V: “Bravo, vedo che qualcosina stai imparando da me”.

M: “Vito, è tardi. Voglio però chiederti un’ultima cosa. Visto che per realizzare il tuo nuovo progetto Fattore Campo (del quale abbiamo già parlato e parleremo fra qualche mese) stai girando gli stadi di tutta Italia, hai qualche spunto per il nuovo progetto che potrebbe riguardare Varese?

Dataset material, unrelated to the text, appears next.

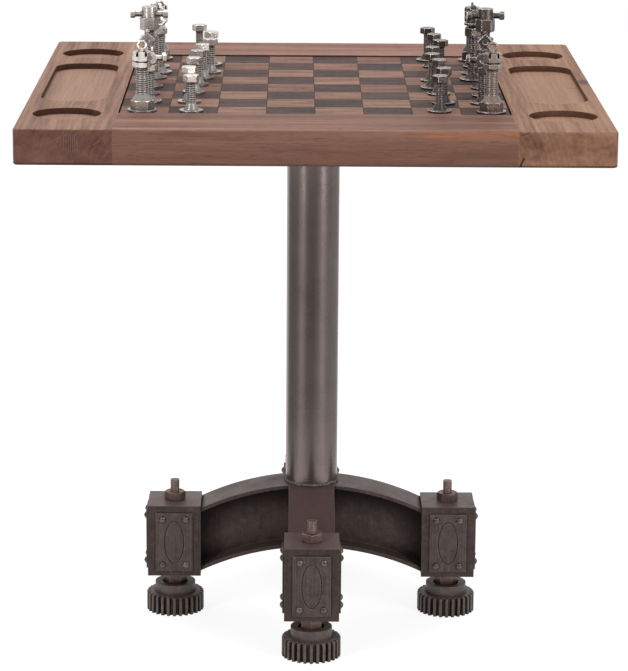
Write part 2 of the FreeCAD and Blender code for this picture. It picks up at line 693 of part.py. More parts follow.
PAWN_HEAD_LOW = "(pawn_height - pawn_head_height)"
pawn = fuse("pawn", piece_foot("pawn", "pawn_stem_diameter", "pawn_hub_height") + [
    piece_stem("pawn", "pawn_stem_diameter", "piece_base_thickness", "%s + piece_weld_lap" % PAWN_HEAD_LOW),
    hexagon("pawn_head", "pawn_head_flats", "pawn_head_height", PAWN_HEAD_LOW, both_ends=False)])

# Rook: a nut and a shoulder at the foot, a plain nut and a slotted nut above, and an eye standing
# in the slotted nut. The eye sits lower on the two back rooks.
ROOK_SHOULDER_LOW = "(piece_base_thickness + rook_foot_height)"
CASTLE_LOW = "(rook_nut_low + rook_nut_height + castle_gap)"
CASTLE_TOP = "(%s + castle_height)" % CASTLE_LOW
CASTLE_FLOOR = "(%s - castle_slot_depth)" % CASTLE_TOP
castle_cuts = [rod("castle_bore", "castle_bore_diameter", "castle_slot_depth + overrun", z=CASTLE_FLOOR)]
for turn in (0, 60, 120):
    slot = block("castle_slot", "2 * rook_nut_flats", "castle_slot_width", "castle_slot_depth + overrun")
    castle_cuts.append(placed("castle_slot_turned", slot, turn, "0", "0", CASTLE_FLOOR))
castle = cut("castle", hexagon("castle_nut", "rook_nut_flats", "castle_height", CASTLE_LOW),
             castle_cuts)
rook_parts = [
    rod("rook_base", "rook_base_diameter", "piece_base_thickness"),
    hexagon("rook_foot", "rook_foot_flats", "rook_foot_height", "piece_base_thickness", both_ends=False),
    taper("rook_shoulder", "rook_foot_flats", "rook_stem_diameter", "rook_shoulder_height",
          ROOK_SHOULDER_LOW),
    piece_stem("rook", "rook_stem_diameter", ROOK_SHOULDER_LOW, "%s + piece_weld_lap" % CASTLE_LOW),
    hexagon("rook_nut", "rook_nut_flats", "rook_nut_height", "rook_nut_low"), castle]


def rook_with_eye(name, rise):
    middle = "(%s + %s)" % (CASTLE_TOP, rise)
    ring = make("Part::Torus", name + "_eye", Radius1="eye_radius", Radius2="eye_wire_diameter / 2")
    ring = at(turned(ring, 90, (1, 0, 0)), z=middle)
    shank_low = "(%s - piece_weld_lap)" % CASTLE_FLOOR
    shank_length = "%s - eye_radius - %s" % (middle, shank_low)
    shank = rod(name + "_shank", "eye_shank_diameter", shank_length, z=shank_low)
    return fuse(name, rook_parts + [shank, ring])


front_rook = rook_with_eye("front_rook", "eye_rise")
back_rook = rook_with_eye("back_rook", "eye_rise - eye_drop")

# Knight: a nut on edge is the head, a bolt through it the muzzle, two short studs the ears.
KNIGHT_HEAD = "(knight_nut_low + knight_nut_height + knight_head_flats / 2 - piece_weld_lap)"
knight_face = hexagon("knight_face", "knight_head_flats", "knight_head_thickness")
knight_bore = rod("knight_bore", "knight_head_bore", "knight_head_thickness + 2 * overrun", z="0 - overrun")
knight_head = turned(cut("knight_head", knight_face, [knight_bore]), 90, (1, 0, 0))
at(knight_head, y="knight_head_thickness / 2", z=KNIGHT_HEAD)
muzzle_start = "knight_head_flats / 2 - piece_weld_lap"
muzzle = rod_along("X", "muzzle", "knight_muzzle_diameter", "knight_muzzle_reach - (%s)" % muzzle_start,
                   muzzle_start, "0", KNIGHT_HEAD)
muzzle_head = turned(hexagon("muzzle_head", "knight_muzzle_flats", "knight_muzzle_head"), 90, (0, 1, 0))
at(muzzle_head, "knight_muzzle_reach - knight_muzzle_head", "0", KNIGHT_HEAD)
EAR_LOW = "%s + knight_head_flats / 2 - piece_weld_lap" % KNIGHT_HEAD
ears = [rod("ear", "knight_ear_diameter", "knight_ear_height + piece_weld_lap",
            "%d * knight_ear_spread" % side, "0", EAR_LOW) for side in (-1, 1)]
knight = fuse("knight", piece_foot("knight", "knight_stem_diameter") + [
    piece_stem("knight", "knight_stem_diameter", "piece_base_thickness",
               "knight_nut_low + knight_nut_height"),
    hexagon("knight_nut", "knight_nut_flats", "knight_nut_height", "knight_nut_low"),
    knight_head, muzzle, muzzle_head] + ears)

# Bishop: a square nut on its corner, with a small dome on top.
DIAMOND_RISE = "(diamond_side * cos(45deg))"
DIAMOND_HEIGHT = "(bishop_nut_low + bishop_nut_height + %s - piece_weld_lap)" % DIAMOND_RISE
diamond_blank = block("diamond_blank", "diamond_side", "diamond_thickness", "diamond_side",
                      z="0 - diamond_side / 2")
diamond_hole = rod_along("Y", "diamond_hole", "diamond_bore", "diamond_thickness + 2 * overrun",
                         "0", "0 - diamond_thickness / 2 - overrun", "0")
diamond = turned(cut("diamond", diamond_blank, [diamond_hole]), 45, (0, 1, 0))
at(diamond, z=DIAMOND_HEIGHT)
bishop_tip = at(make("Part::Sphere", "bishop_tip", Radius="bishop_tip_diameter / 2"),
                z="%s + %s" % (DIAMOND_HEIGHT, DIAMOND_RISE))
bishop = fuse("bishop", piece_foot("bishop", "bishop_stem_diameter") + [
    piece_stem("bishop", "bishop_stem_diameter", "piece_base_thickness",
               "bishop_nut_low + bishop_nut_height"),
    hexagon("bishop_nut", "bishop_nut_flats", "bishop_nut_height", "bishop_nut_low"), diamond, bishop_tip])

# Queen: a washer under a slotted crown, with a ball at the tip.
CROWN_TOP = "(queen_crown_low + queen_crown_height)"
crown_cuts = []
for turn in (0, 45, 90, 135):
    slot = block("crown_slot", "2 * queen_crown_diameter", "queen_slot_width", "queen_slot_depth + overrun")
    crown_cuts.append(placed("crown_slot_turned", slot, turn, "0", "0", "%s - queen_slot_depth" % CROWN_TOP))
crown = cut("crown", rod("crown_blank", "queen_crown_diameter", "queen_crown_height", z="queen_crown_low"),
            crown_cuts)
queen = fuse("queen", piece_foot("queen", "queen_stem_diameter") + [
    piece_stem("queen", "queen_stem_diameter", "piece_base_thickness",
               "queen_crown_low + piece_weld_lap"),
    hexagon("queen_nut", "queen_nut_flats", "queen_nut_height", "queen_nut_low"),
    rod("queen_washer", "queen_washer_diameter", "queen_washer_thickness",
        z="queen_crown_low - queen_washer_thickness + piece_weld_lap"),
    crown,
    rod("queen_core", "queen_tip_flats", "queen_crown_height", z="queen_crown_low"),
    hexagon("queen_tip", "queen_tip_flats", "queen_tip_height", CROWN_TOP, both_ends=False),
    at(make("Part::Sphere", "queen_ball", Radius="queen_ball_diameter / 2"),
       z="%s + queen_tip_height + queen_ball_diameter / 4" % CROWN_TOP)])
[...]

V: “Non dimentichiamoci che a una squadra e a uno stadio viene naturalmente associata l’immagine della città che i social media amplificano. Se gestito bene l’impianto può diventare elemento di marketing territoriale in grado di attirare investitori e nuovi residenti e quindi rappresentare un vero e proprio motore di sviluppo per il territorio. Nel 2010 ho pubblicato il libro sul Centenario biancorosso e con il tuo direttore Michele Marocco abbiamo organizzato diversi appuntamenti che potrebbero essere utili nel pensare come promuovere il nuovo impianto. Un tour dello stadio permette l’accesso ad aree solitamente inaccessibili, come spogliatoi, sala stampa, tunnel d’ingresso e campo da gioco. Spesso è abbinato un museo interattivo che racconta la storia del club e della città. Senza dimenticare che la sua natura polifunzionale trasforma lo stadio in location per concerti ed eventi”.
M: “Si farà?”.
V: “Voglio sperare di sì”.
M: “Il Varese vincerà il campionato?”.
V: “Dipende… dal Fattore Campo, ma anche dalla capacità di Ciceri e Battaglino di costruire una squadra ancor prima che una rosa. Ripeto di aver fiducia nella società e l’augurio è che il nostro Varese torni dove merita di stare. Però adesso è davvero tardi e devo scappare”.
Vito si alza, paga, saluta e se ne va. Io resto seduto ancora un attimo, poi mi alzo a mia volta. Il caffè me l’ha offerto davvero e, mentre mi dirigo in Redazione, penso: “Quasi quasi adesso scrivo quello che ci siamo detti…”.